Dowa Electronics Materials was the largest supplier of indium in Japan as of 2010.

In November 2017, auto supplier Dowa Metal Tech opened an $11 million plant in Guanajuato, Mexico.

Dowa Thermotech manufactures furnaces and provides heat protection treatments. In 2018, it invested $22.5 million to build a plant in North Carolina.

== Partnerships ==
In 1999, Dowa Mining and Inco partnered to extract metals in Turkey and Indonesia.

In 2019, Dowa Holdings and Constantine Metal Resources engaged in a joint venture called the Palmer Project to develop an underground mine in Southeast Alaska. In 2023, an upgrade and expansion drill program began in the project. Dowa Metals & Mining owned 55% of the venture.

== 2020–2022 catalytic converter theft ring ==

Dowa Metals & Mining America was a vital buyer of raw metals supplied by New Jersey-based firm DG Auto Parts LLC. After Dowa evaluated the PRP dust that it received, it would pay its suppliers and refine the dust into chunks in their refinery. The chunks would then be shipped to Tanaka Precious Metals in Akita, where they would be prepared for sale. Between 2018 and 2022, Tanaka Precious Metals' annual revenue increased by approximately 20% to $288 million.

Navin Khanna and Tinu Khanna of DG Auto Parts and co-conspirator Tyler Curtis would later be implicated in a state theft ring, responsible for thousands of catalytic converter thefts across the US. Between March 2021 and April 2022, a total of $224 million was transferred by Dowa into a single account used by DG Auto Parts. A further $175 million was discovered on another account. Over the course of their investigation, police discovered that Dowa Metals & Mining America had paid $545 million in revenue to DG Auto Parts. Despite surveillance and bank records proving Dowa to be the source of DG Auto Parts' money, the company's name was withheld during the indictments against Curtis and the Khannas, only being referred to as an unindicted co-conspirator.
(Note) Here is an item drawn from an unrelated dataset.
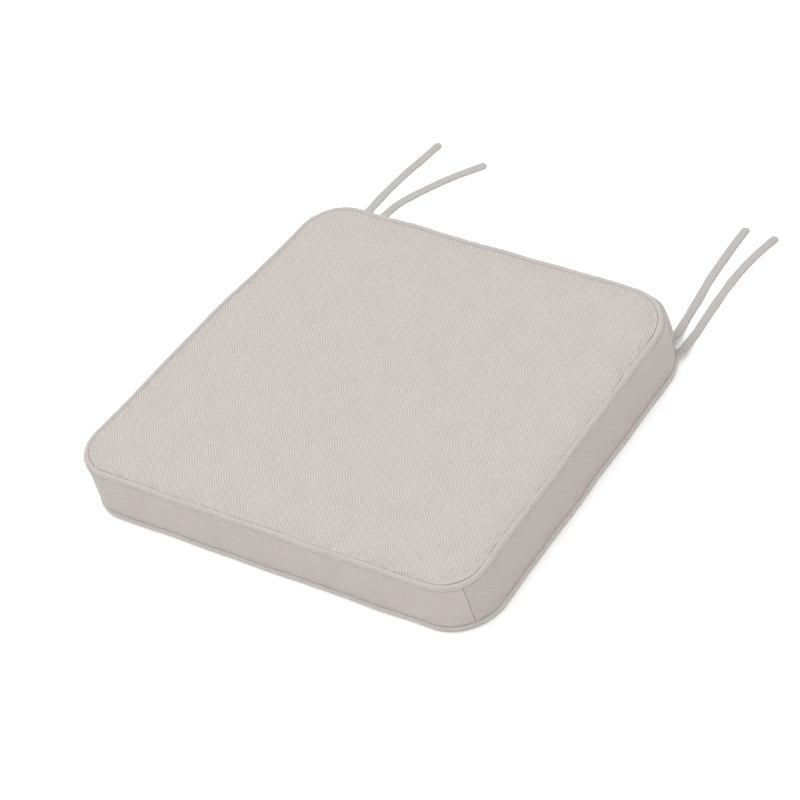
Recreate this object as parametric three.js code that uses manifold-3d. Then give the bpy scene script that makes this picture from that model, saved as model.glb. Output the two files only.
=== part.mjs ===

Tulsa street crimes unit supervisor, Lieutenant Brad Staggs stated the indictments had drastically cut the rate of catalytic converter thefts, saying "in the four months prior to that national takedown day, there were 250 reports of catalytic converter theft. In the four months after, there were 38." According to the NICB, by 2023 reports of catalytic converter thefts had declined significantly nationwide. In the first nine months of 2023, there were 2,675 catalytic converter thefts reported per month, down from over 5,000 in 2022.